Наши тревоги скоро стали реальностью. Однажды днём вскоре после нашего хождения в город к нам в дом заявилась большая группа представителей власти. Они состояли из уже хорошо знакомых нам членов хлебозаготовительной комиссии, но на этот раз их сопровождали вооружённый милиционер и председатель сельсовета. Милиционера мы видели впервые, вероятно, он был прислан из города районным руководством. Присутствие всех этих людей указывало, что мы попали в серьёзный переплёт.
Переступив порог, председатель сельсовета сразу же выступил вперёд. Сверившись с бумагой, которую он держал в руке, председатель громко потребовал у мамы удостоверения личности, хотя он очень хорошо её знал. Затем он объявил, что согласно «надёжным источникам» мы владеем золотом, которое должны были давно сдать государству. Он информировал нас, что прибывший из районного центра милиционер имеет приказ конфисковать наше золото. Он также добавил, что если мы это сделаем добровольно, то дело будет сразу же закрыто. В случае отказа главу семьи ожидает арест как «врага народа».
Их требование предоставить «наше» золото и то, что мама станет «врагом народа», казались нам до крайности абсурдными. Мама уже попадала в различные переплёты и научилась себя в них правильно вести, поэтому её нелегко было запугать и на этот раз.
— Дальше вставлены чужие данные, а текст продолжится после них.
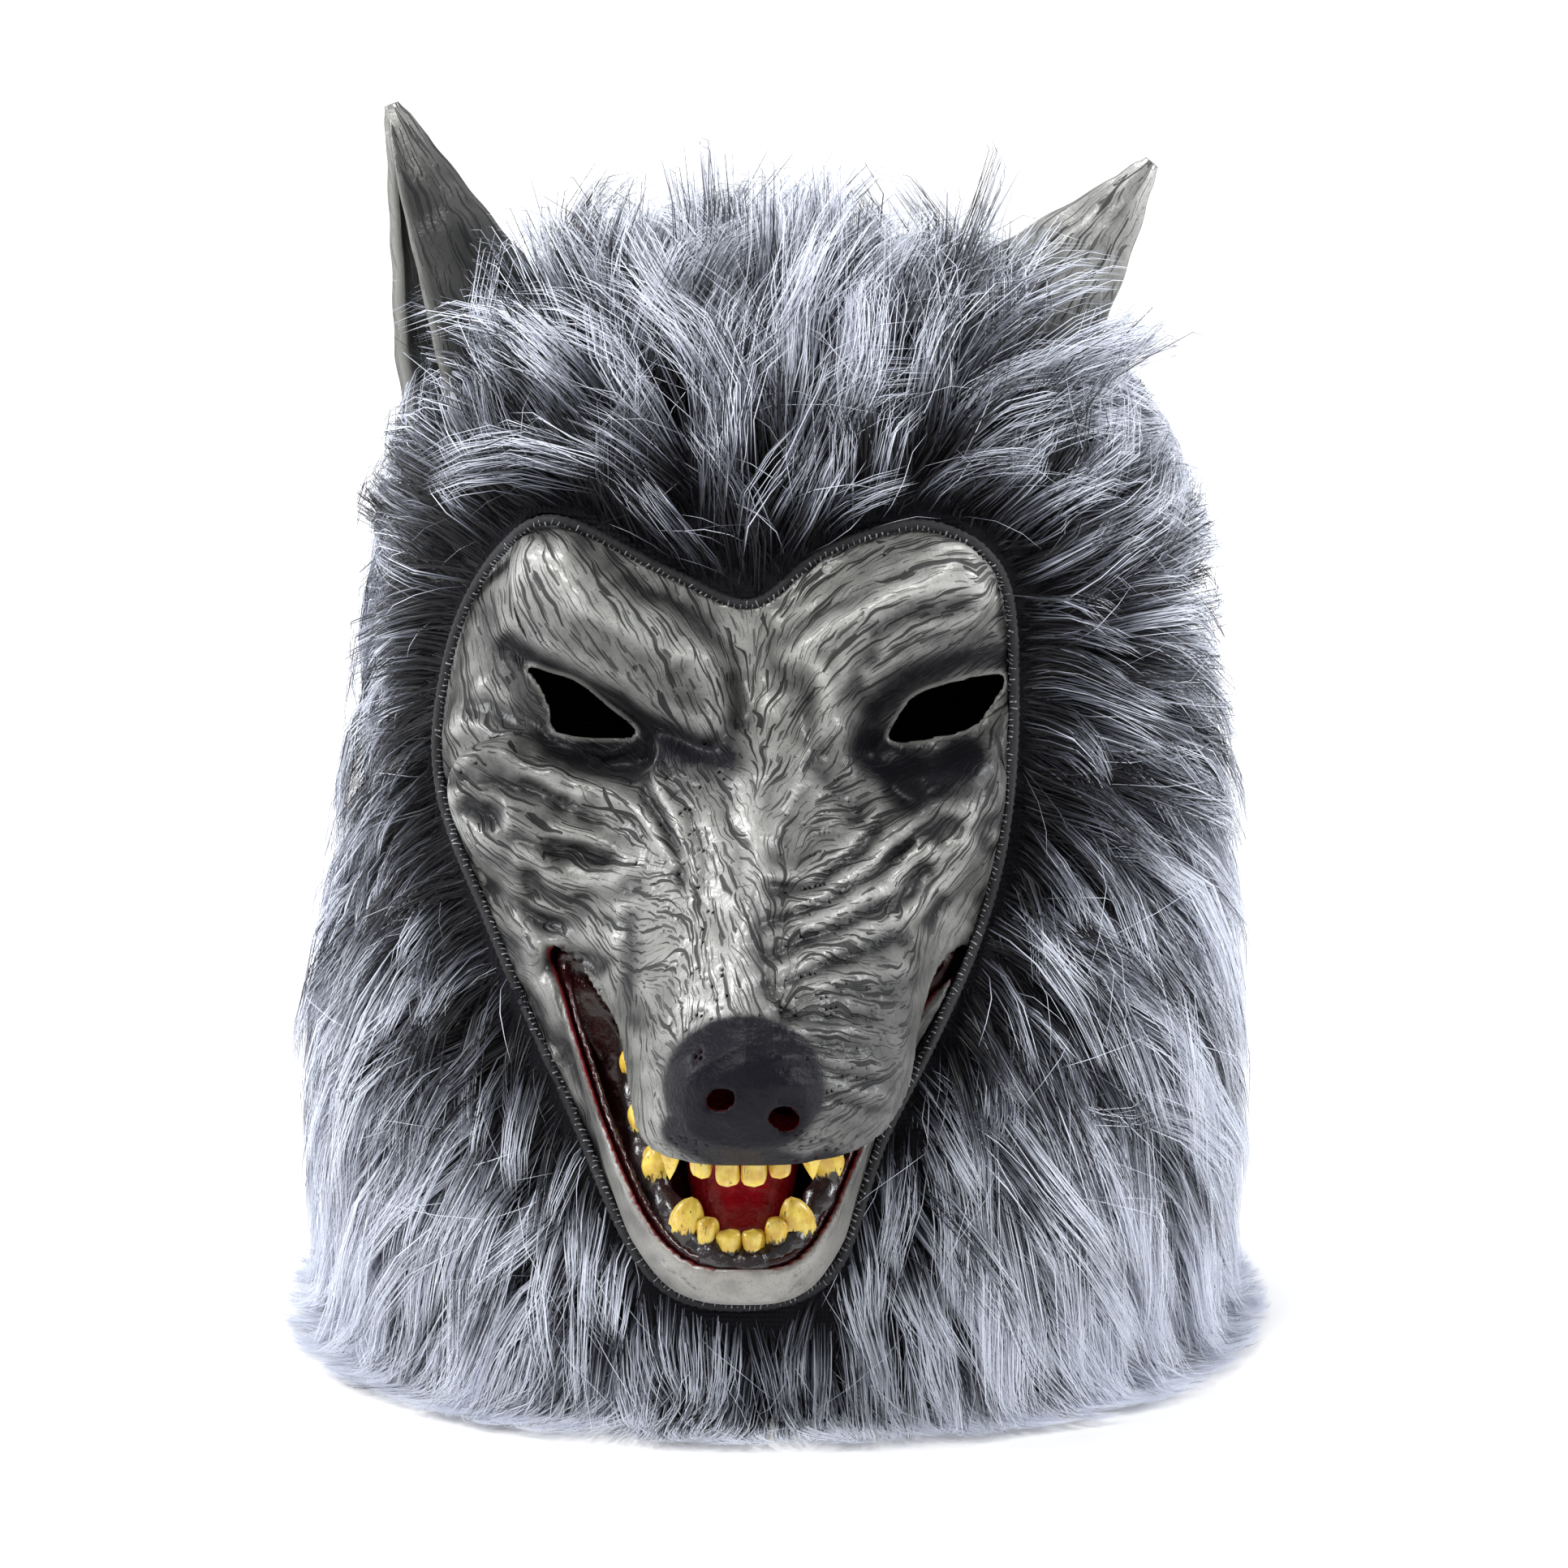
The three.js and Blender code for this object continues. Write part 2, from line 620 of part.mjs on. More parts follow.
// A tooth: a blunt peg that stands in the gum and points into the open mouth.
function tooth(arch, side, row, gap) {
  const radius = row.wide * toothRadius + gap;
  const length = row.long * toothLength;
  const root = gumThickness / 2 + gap;
  const profile = [
    [0, -root],
    [radius, -root],
    [radius, length * 0.35],
    [radius * 0.78, length * 0.75],
    [radius * 0.4, length * 0.96],
    [0, length],
  ].map(([r, h]) => new THREE.Vector2(r, h));
  const peg = new THREE.LatheGeometry(profile, 6);
  peg.rotateX(arch.above > 0 ? -Math.PI / 2 : Math.PI / 2);
  const at = archPoint(arch, side, row.turn);
  const lipZ = mouthCornerZ + (at.y - mouthCornerY) * Math.tan(radians(arch.slope));
  peg.translate(at.x, at.y, lipZ + arch.above * gumDepth);
  return solidOf(peg);
}

const lowerArch = {
  above: -1,
  slope: lowerLipSlope,
  halfWidth: lowerArchHalfWidth,
  reach: lowerArchReach,
  y: lowerArchY,
};
const upperArch = {
  above: 1,
  slope: upperLipSlope,
  halfWidth: upperArchHalfWidth,
  reach: upperArchReach,
  y: upperArchY,
};

// The tongue: a long rounded slab that rises from the floor of the mouth.
function tongueForm() {
  const slab = new THREE.SphereGeometry(1, 12, 8);
  slab.scale(0.52 * lowerArchHalfWidth, 0.82 * lowerArchReach, 0.34 * lowerArchHalfWidth);
  slab.rotateX(radians(lowerLipSlope - 4));
  slab.translate(archMiddleX, lowerArchY - 0.12 * lowerArchReach, tongueHeight);
  return solidOf(slab).intersect(mouthSpace);
}

// Turns and sets an ear's geometry at its seat.
function seatedEar(leaf, { seatX, seatZ, lean }) {
  leaf.rotateY(radians(lean));
  leaf.translate(seatX, earSeatY, seatZ);
  return solidOf(leaf);
}

// One ear: an open shell, C-shaped in section, that narrows to its tip.
function earForm(ear) {
  const steps = 9;
  const arc = (row, inset) =>
    Array.from({ length: steps + 1 }, (_, i) => {
      const angle = radians(ear.opening + 180 + (i / steps - 0.5) * EAR_ARC);
      return new THREE.Vector3(
        Math.cos(angle) * ((row.wide * ear.width * earWidth) / 2 - inset),
        Math.sin(angle) * ((row.deep * earDepth) / 2 - inset),
        row.rise * ear.length * earLength,
      );
    });
  const rings = EAR_SECTIONS.map((row) => {
    const wall = Math.min(earWall, 0.35 * row.wide * earWidth, 0.35 * row.deep * earDepth);
    return [...arc(row, 0), ...arc(row, wall).reverse()];
  });
  return seatedEar(stripLoft(rings), ear);
}

// The space an ear takes up, hollow and all, with a gap round it.
function earSpace(ear) {
  const rings = EAR_SECTIONS.map(({ rise, wide, deep }) => {
    const a = (wide * ear.width * earWidth) / 2 + 2 * seamGap;
    const b = (deep * earDepth) / 2 + 2 * seamGap;
    return roundedLoop(12, 2, a, b, a, b).map(
      ([x, y]) => new THREE.Vector3(x, y, rise * ear.length * earLength),
    );
  });
  return seatedEar(loft(rings), ear);
}

// The way the pile lies at a point: away from the face, and falling below its middle.
function pileDirection(point, normal) {
  const away = new THREE.Vector3(point.x - faceMiddleX, 0, point.z - faceMiddleZ - 20);
  away.normalize();
  away.y = 0.45;
  const fall = THREE.MathUtils.clamp((faceMiddleZ + 90 - point.z) / 120, 0, 1);
  away.z -= 1.2 * fall;
  return away.addScaledVector(normal, -away.dot(normal)).normalize();
}

function hoodPoint(z, angle) {
  const { side, front, back } = hoodExtents(z);
  const c = signedPower(Math.cos(angle), 2 / hoodRoundness);
  const s = signedPower(Math.sin(angle), 2 / hoodRoundness);
  return new THREE.Vector3(c * side, hoodAxisY + s * (s > 0 ? back : front), z);
}

function hoodNormal(z, angle) {
  const step = 0.02;
  const round = hoodPoint(z, angle + step).sub(hoodPoint(z, angle - step));
  const up = hoodPoint(Math.min(z + 3, hoodHeight - 1), angle).sub(hoodPoint(z - 3, angle));
  return round.cross(up).normalize();
}

// One lock of pile: a three-edged tapering horn that rises out of the backing to a point.
function lock(point, normal, direction) {
  const across = new THREE.Vector3().crossVectors(normal, direction);
  const rings = LOCK_SECTIONS.map((row) => {
    const middle = point
      .clone()
      .addScaledVector(direction, row.along * pileLength)
      .addScaledVector(normal, row.lift * pileLift - pileSink);
    return [1, 0, -1].map((edge) =>
      middle
        .clone()
        .addScaledVector(across, (edge * row.wide * pileWidth) / 2)
        .addScaledVector(normal, edge === 0 ? row.thick * pileThickness : 0),
    );
  });
  return solidOf(loft(rings));
}

// The hood: the cloth backing and its pile in one piece, with the face's opening cut out of it.
function furHood() {
  const opening = seamPrism(seamGap);
  const locks = [];
  PILE_ROWS.forEach((rise, row) => {
    const z = rise * hoodHeight;
    const { side, front, back } = hoodExtents(z);
    const count = Math.max(Math.round((Math.PI * (side + (front + back) / 2)) / pileSpacing), 3);
    for (let i = 0; i < count; i += 1) {
      const angle = (2 * Math.PI * (i + (row % 2) / 2)) / count;
      const point = hoodPoint(z, angle);
      const normal = hoodNormal(z, angle);
      locks.push(lock(point, normal, pileDirection(point, normal)));
    }
  });
  return largestBody(
    wasm.Manifold.union(locks)
      .subtract(wasm.Manifold.union(EARS.map(earSpace)))
      .add(headForm(0))
      .subtract(headForm(hoodWall, 10))
      .subtract(opening)
      .subtract(belowPlane(0, 0, 0)),
  );
}

// The hood is sewn from four panels that meet over the crown: left and right, front and back.
function hoodPanel(hood, side, end) {
  const reach = 400;
  const corner = (sign, seam) => seam + (sign * seamGap) / 2 - (sign < 0 ? reach : 0);
  const space = wasm.Manifold.cube([reach, reach, reach]).translate([
    corner(side, 0),
    corner(end, panelSeamY),
    -1,
  ]);
  return largestBody(hood.intersect(space));
}

const materials = {
  skin: new THREE.MeshStandardMaterial({ color: 0x7d7d78, roughness: 0.45, metalness: 0 }),
  gum: new THREE.MeshStandardMaterial({ color: 0x1a1413, roughness: 0.35, metalness: 0 }),
  mouth: new THREE.MeshStandardMaterial({ color: 0x8a0d12, roughness: 0.25, metalness: 0 }),
  tooth: new THREE.MeshStandardMaterial({ color: 0xe0c23c, roughness: 0.35, metalness: 0 }),
  fur: new THREE.MeshStandardMaterial({ color: 0x6f7380, roughness: 0.9, metalness: 0 }),
};

const mask = new THREE.Group();
function addPiece(name, solid, material) {
  const mesh = new THREE.Mesh(geometryOf(solid), material);
  mesh.name = name;
  mask.add(mesh);
}

const face = faceMoulding();
addPiece("face_moulding", face, materials.skin);

const seat = headForm(-seamGap);
for (const ear of EARS) {
  addPiece(ear.name, largestBody(earForm(ear).subtract(seat)), materials.skin);
}

const hood = furHood();
for (const [end, place] of [[-1, "front"], [1, "back"]]) {
  for (const [side, hand] of [[-1, "left"], [1, "right"]]) {
    addPiece(`hood_${place}_${hand}`, hoodPanel(hood, side, end), materials.fur);
  }
}

addPiece("mouth_lining", mouthLining(), materials.mouth);
addPiece("tongue", tongueForm(), materials.mouth);

const jaws = [
  { gumName: "upper_gum", arch: upperArch, rows: UPPER_TEETH },
  { gumName: "lower_gum", arch: lowerArch, rows: LOWER_TEETH },
];
for (const { gumName, arch, rows } of jaws) {
  const sockets = [];
  for (const [side, suffix] of [[-1, "left"], [1, "right"]]) {
    for (const row of rows) {
      const peg = tooth(arch, side, row, 0).intersect(toothSpace);
      addPiece(`${row.name}_${suffix}`, peg, materials.tooth);
      sockets.push(tooth(arch, side, row, seamGap));
    }
  }
  addPiece(gumName, largestBody(gum(arch).subtract(wasm.Manifold.union(sockets))), materials.gum);
}

export default mask;
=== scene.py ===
"""A werewolf costume mask on a pale floor: moulded face and ears, painted mouth, deep-pile hood.

Shapes are worked out in millimetres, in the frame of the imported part, and made in metres."""

import math

import bmesh
import bpy
import numpy as np
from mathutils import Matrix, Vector, kdtree


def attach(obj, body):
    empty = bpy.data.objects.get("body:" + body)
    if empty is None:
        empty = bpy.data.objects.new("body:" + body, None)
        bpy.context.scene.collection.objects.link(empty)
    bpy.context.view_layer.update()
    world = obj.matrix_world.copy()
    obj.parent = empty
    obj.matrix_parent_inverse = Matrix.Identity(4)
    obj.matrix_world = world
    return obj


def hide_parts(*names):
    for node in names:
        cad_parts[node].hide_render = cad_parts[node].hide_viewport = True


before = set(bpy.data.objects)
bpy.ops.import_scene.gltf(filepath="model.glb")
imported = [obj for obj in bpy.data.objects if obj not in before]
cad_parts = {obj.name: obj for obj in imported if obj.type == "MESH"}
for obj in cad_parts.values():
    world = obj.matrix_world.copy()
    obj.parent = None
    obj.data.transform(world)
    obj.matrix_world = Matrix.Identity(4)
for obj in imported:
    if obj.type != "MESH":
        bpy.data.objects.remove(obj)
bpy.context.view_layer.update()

MM = 0.001

# ---------------------------------------------------------------- camera

VIEW_ELEVATION = math.radians(13)
VIEW_DISTANCE = 1500.0
VIEW_TARGET = (2.6, 7.0, 163.0)
FRAME_SIZE = 1932
SENSOR_WIDTH = 36
# What one pixel of the picture spans, in mm: at the view's target, and at the face
TARGET_PIXEL, FACE_PIXEL = 0.24, 0.219
FOCAL = VIEW_DISTANCE / TARGET_PIXEL
TO_CAMERA = np.array([0.0, -math.cos(VIEW_ELEVATION), math.sin(VIEW_ELEVATION)])


def to_picture(x, y, z):
    """Where a point lies in the picture, in pixels of the whole frame."""
    c, s = math.cos(VIEW_ELEVATION), math.sin(VIEW_ELEVATION)
    depth = VIEW_DISTANCE + (y - VIEW_TARGET[1]) * c - (z - VIEW_TARGET[2]) * s
    up = (y - VIEW_TARGET[1]) * s + (z - VIEW_TARGET[2]) * c
    middle = FRAME_SIZE / 2
    return middle + FOCAL * (x - VIEW_TARGET[0]) / depth, middle - FOCAL * up / depth


def add_object(name, data):
    made = bpy.data.objects.new(name, data)
    bpy.context.scene.collection.objects.link(made)
    return made


def point_at(thing, at, way):
    """Puts a camera or lamp at a place in metres, looking along a direction."""
    thing.location = at
    thing.rotation_mode = "QUATERNION"
    thing.rotation_quaternion = way.to_track_quat("-Z", "Y")


def cos_sin(degrees):
    return math.cos(math.radians(degrees)), math.sin(math.radians(degrees))


def make_camera():
    data = bpy.data.cameras.new("camera")
    data.sensor_width = SENSOR_WIDTH
    data.lens = SENSOR_WIDTH * FOCAL / FRAME_SIZE
    data.clip_start, data.clip_end = 0.05, 20
    camera = add_object("camera", data)
    back = Vector(TO_CAMERA)
    point_at(camera, (Vector(VIEW_TARGET) + back * VIEW_DISTANCE) * MM, -back)
    bpy.context.scene.camera = camera


# ---------------------------------------------------------------- meshes


def make_piece(name, points, faces, material, replaces=(), values=None):
    """A mesh piece from points in mm and one or more arrays of faces."""
    mesh = bpy.data.meshes.new(name)
    points = np.asarray(points, np.float32) * MM
    groups = [np.asarray(f, np.int32) for f in (faces if isinstance(faces, list) else [faces])]
    loops = np.concatenate([g.ravel() for g in groups])
    sizes = np.concatenate([np.full(len(g), g.shape[1]) for g in groups])
    mesh.vertices.add(len(points))
    mesh.vertices.foreach_set("co", points.ravel())
    mesh.loops.add(len(loops))
    mesh.loops.foreach_set("vertex_index", loops)
    mesh.polygons.add(len(sizes))
    starts = np.concatenate([[0], np.cumsum(sizes)[:-1]]).astype(np.int32)
    mesh.polygons.foreach_set("loop_start", starts)
    mesh.update(calc_edges=True)
    mesh.polygons.foreach_set("use_smooth", np.full(len(sizes), True))
    for key, value in (values or {}).items():
        value = np.asarray(value, np.float32)
        kind, field = ("FLOAT", "value") if value.ndim == 1 else ("FLOAT_VECTOR", "vector")
        mesh.attributes.new(key, kind, "POINT").data.foreach_set(field, value.ravel())
    mesh.materials.append(material)
    piece = add_object(name, mesh)
    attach(piece, "root")
    if replaces:
        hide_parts(*replaces)
    return piece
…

Она категорически заявила, что у нас нет золотых монет. Она сама даже не знает, как выглядит золотой. Наша покупка в торгсине была сделана путём сдачи золотого медальона, а не золотой монеты. А такой обмен медальона на продукты в государственном магазине не является противозаконным, настаивала мама.
Председатель сельсовета приказал обыскать нашу хату. Они осмотрели каждый угол, каждое укромное местечко, перетряхнули всю одежду, заглянули во все горшки и кастрюли. Они очень старались, но ничего не нашли. А у нас и невозможно было что-то найти, за исключением последнего медальона, тщательно спрятанного там, что раньше служило хлевом.
Наконец, они ушли с пустыми руками. А спустя немного времени, к нашему великому удивлению, они вообще оставили нас в покое.